Upon taking office as president in January 2015, MS dissolved parliament and called for fresh elections. The coalition of his supporters (called the UPFA) and RW’s party won a majority and MS appointed RW as prime minister. MR ran for parliament in that election but failed in his attempt to become the prime minister because his party could not gain a majority and he instead became just an MP and leader of the opposition. This was widely thought to be the twilight of MR’s autocratic political career.

Now MS’s UPFA faction has abandoned their support of RW in parliament and joined up with MR’s party once again. MS has fired RW and brought in MR, the very person whose downfall he engineered with his own defection in 2014, to serve under him as his prime minister, just as he served under MR before 2014.

But those dramatic shifts in alliances do not comprise all the weirdness! For the last four decades the Sri Lankan constitution has been changed multiple times, often on an ad hoc basis, in order to enable the ruling government to ram through any measure that the courts ruled violated the existing constitution. As a result, the constitution is now a large and unwieldy and incoherent document. (There used to be a joke that a person walked into a bookstore to buy a copy of the constitution and was told by the clerk that they did not stock periodicals.)

The last change was initiated in 2015 by MS himself as part of the effort to curb the wide powers of the president which he claimed had been abused by his predecessor MR. One of those changes was to remove language that allowed the president to remove the prime minister at will. Under the 19th amendment, once appointed by the president, the prime minister’s office becomes vacant only if he resigns the office or ceases to be a member of parliament or parliament is dissolved. Since none of those things have happened, RW claims that he is still the prime minister under the constitution. So right now, the country has two people claiming to be the prime minister. Hence the constitutional crisis, created entirely by MS acting rashly and high-handedly without taking into account the limits of his powers.

As Asanga Welikala writes, what has taken place has all the markings of a constitutional coup.

If the parliamentary numbers have changed since Wickremesinghe’s confidence vote in April in favour of a majority now supportive of Rajapaksa by, among other things, the withdrawal of the UPFA from the national government – presumably the basis for tonight’s presidential acts – then it is also not clear why Sirisena and Rajapaksa did not choose to take the constitutional path to removing Wickremesinghe by defeating him in Parliament first.
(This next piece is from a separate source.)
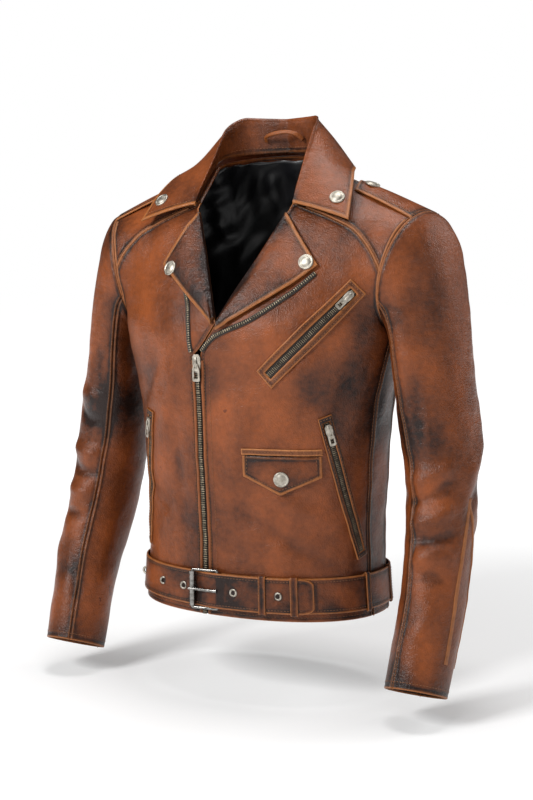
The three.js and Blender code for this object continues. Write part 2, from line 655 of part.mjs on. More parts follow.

The crisis will be prolonged if Rajapaksa cannot swiftly demonstrate his command of Parliament, but the strategy he and Sirisena have followed tonight shows that they have chosen to seize the political initiative and momentum by the element of surprise, with the probable intention of consolidating their hold on the state machinery and in particular the police and armed forces over the weekend, before conforming to constitutional and parliamentary niceties. They would also quite correctly have concluded that technical illegalities would not effectively be justiciable, because it is unlikely in the extreme that the Sri Lankan courts would risk a venture into such a high-stakes political game.

This kind of behaviour of course is entirely normal in Rajapaksa, and to his credit, he has never pretended to be anything other than a banana republic presidential populist. But Sirisena was elected in 2015 exactly to instantiate changes to curtail this dubious and destructive strain in Sri Lankan politics. His descent from the heroic standard-bearer of high idealism to a despised villain of the lowest form of low politics has been truly Miltonian.

One thing that must be borne in mind is that Sri Lankan politics has long had a history of political defections that have led to new alliances. Very rarely have these changes been brought about because of principled stands or disputes over policy, though that is the cover story put out by the defectors. The usual reasons are petty and venal, the product of secret backroom deals. Bribery has often credibly been alleged in facilitating changes, either in the form of cash or the promise of cabinet positions or other forms of patronage that enable people to amass wealth. Corruption at the highest levels has long been endemic.

Sri Lanka is currently in a state of turmoil, but unfortunately that is not an unusual state. It remains to be seen if violence breaks out on a large scale.